There are certainly other players who could come out of nowhere to step up and take the title, but it is not the goal of this article to list possible dark horses for Roland Garros. Nonetheless, I can already hear the seemingly-all-erudite "not this year, buddy" comment coming my way, but I would have probably heard it also if I listened carefully in the years 2004 (unseeded Gaston Gaudio), 2002 (20th-seeded Albert Costa), 1997 (unseeded Gustavo Kuerten), 1989 (15th-seeded, 17-year-old Michael Chang), and 1982 (unseeded, 18-year-old Mats Wilander).
If this list is not enough, then consider the No. 1 players in the Open era who have never managed to lift the "Coupe des Mousquétaires" at the end of the two weeks: Pete Sampras, Jimmy Connors, John McEnroe, Andy Roddick — okay, they are Americans, so they have an excuse — but also consider Marcelo Rios, Patrick Rafter, Stefan Edberg, Boris Becker, Lleyton Hewitt, Marat Safin, and John Newcombe.
It has been a nightmarish tournament to win not only for the No. 1 ranked players, but also the player entering the tournament as the top seed. Through the '70s and '80s, there were only three players, Jan Kodes, Bjorn Borg, and Ivan Lendl, who lived up to their top-seeded status; but two of them, Borg and Lendl, did it more than once (Borg five times!).
Things went from bad to worse for the top seeds beginning with the '90s.
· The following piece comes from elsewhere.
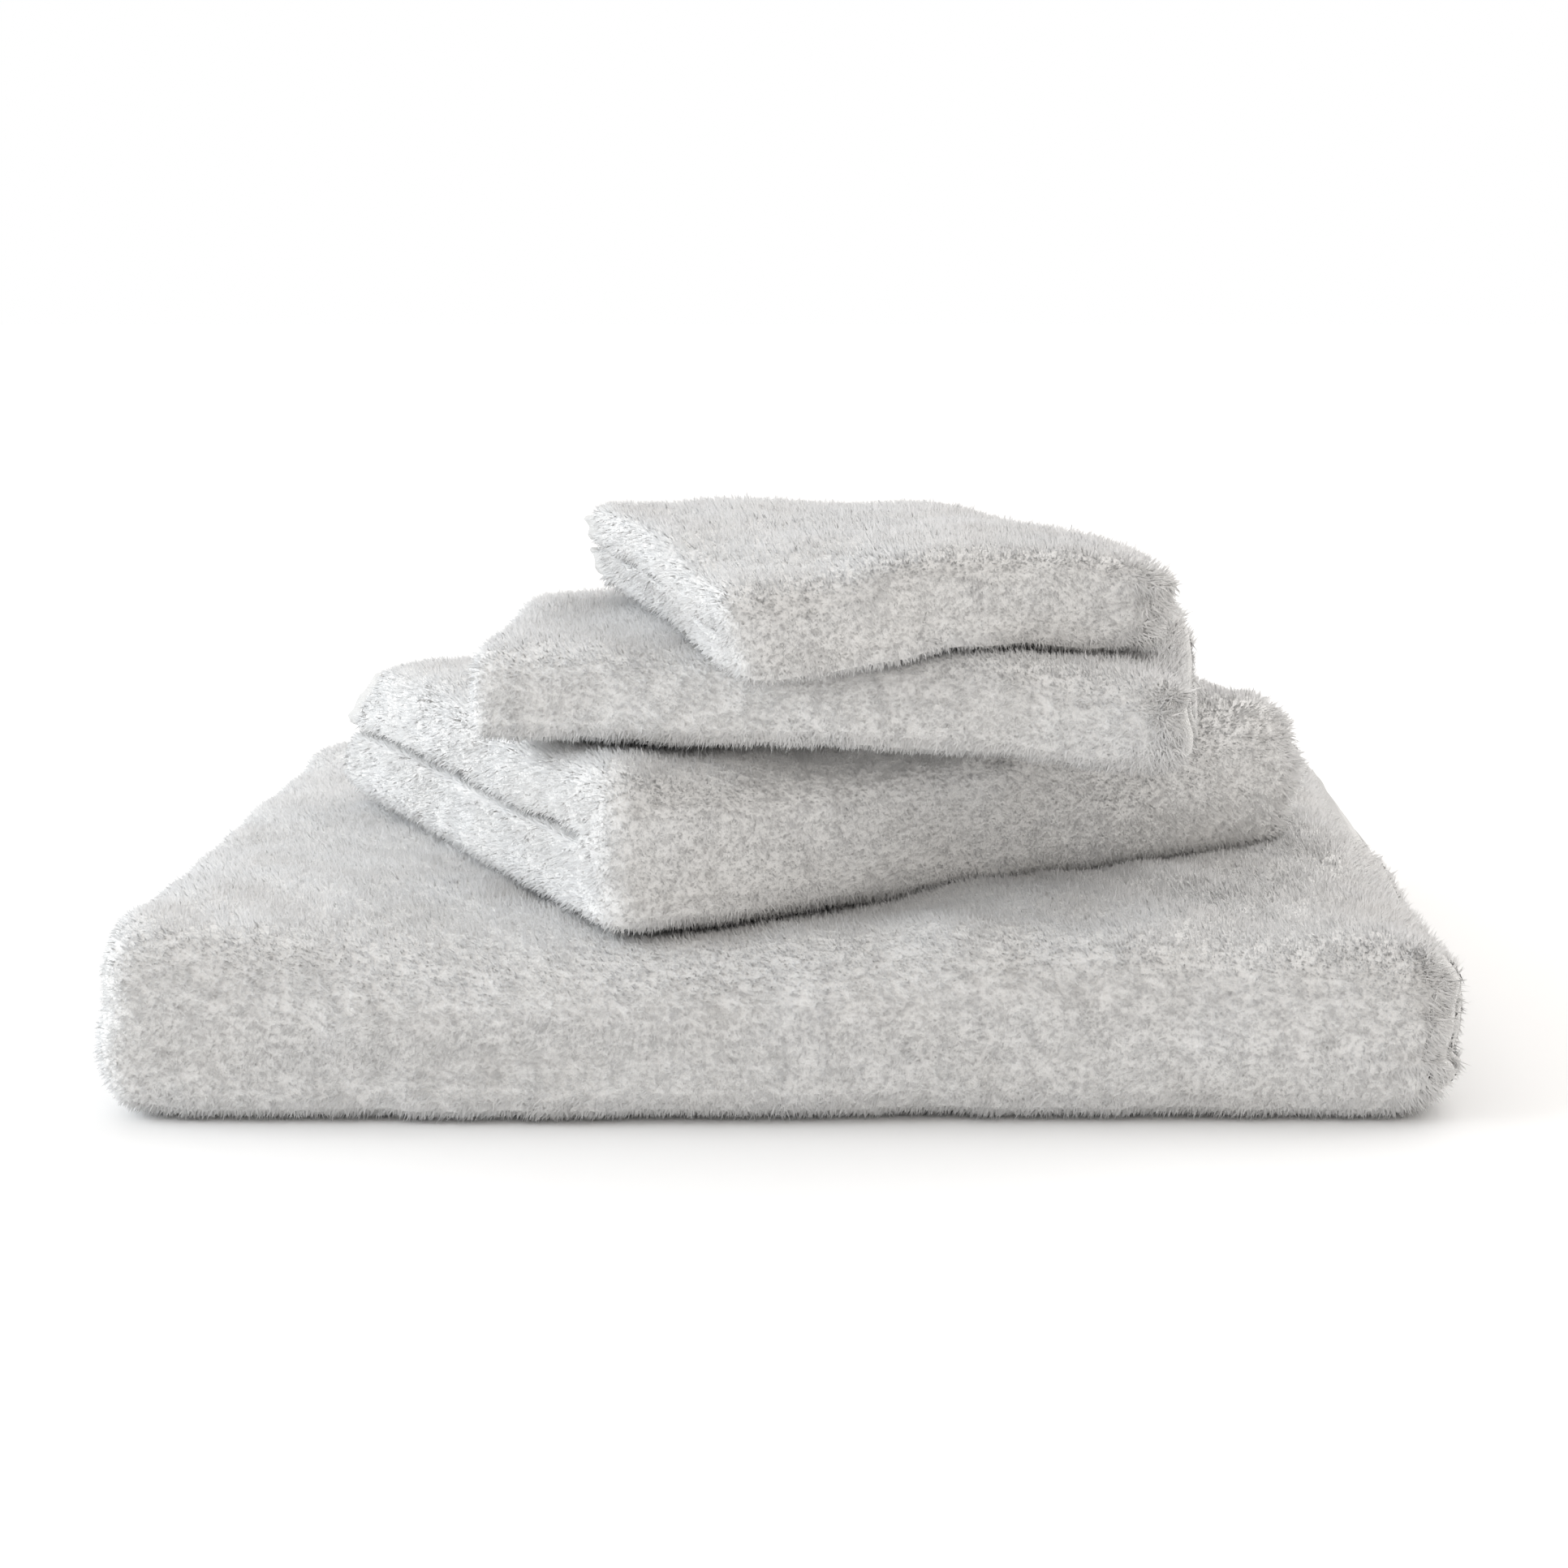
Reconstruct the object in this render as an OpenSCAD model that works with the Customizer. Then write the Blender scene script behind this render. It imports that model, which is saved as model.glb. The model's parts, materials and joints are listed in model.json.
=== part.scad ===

Since Lendl's last title in 1987, only three times has the top-seeded player managed to win Roland Garros: Jim Courier in 1992, Kuerten in 2001, and Nadal in 2011. That is only once in each decade! If tennis was a numbers game, Djokovic winning Roland Garros this year as the top-seeded player would have to be considered an extraordinary anomaly!
With Rome going on this week, and Roland Garros beginning next month, a lot is on the line for the top two players in the world, as well as several other players looking to prove that they are ready to join the elite group of top-ranked players; and nothing would make that a reality quicker than being crowned the winner, on the last Sunday of the tournament on the Court Philippe Chatrier.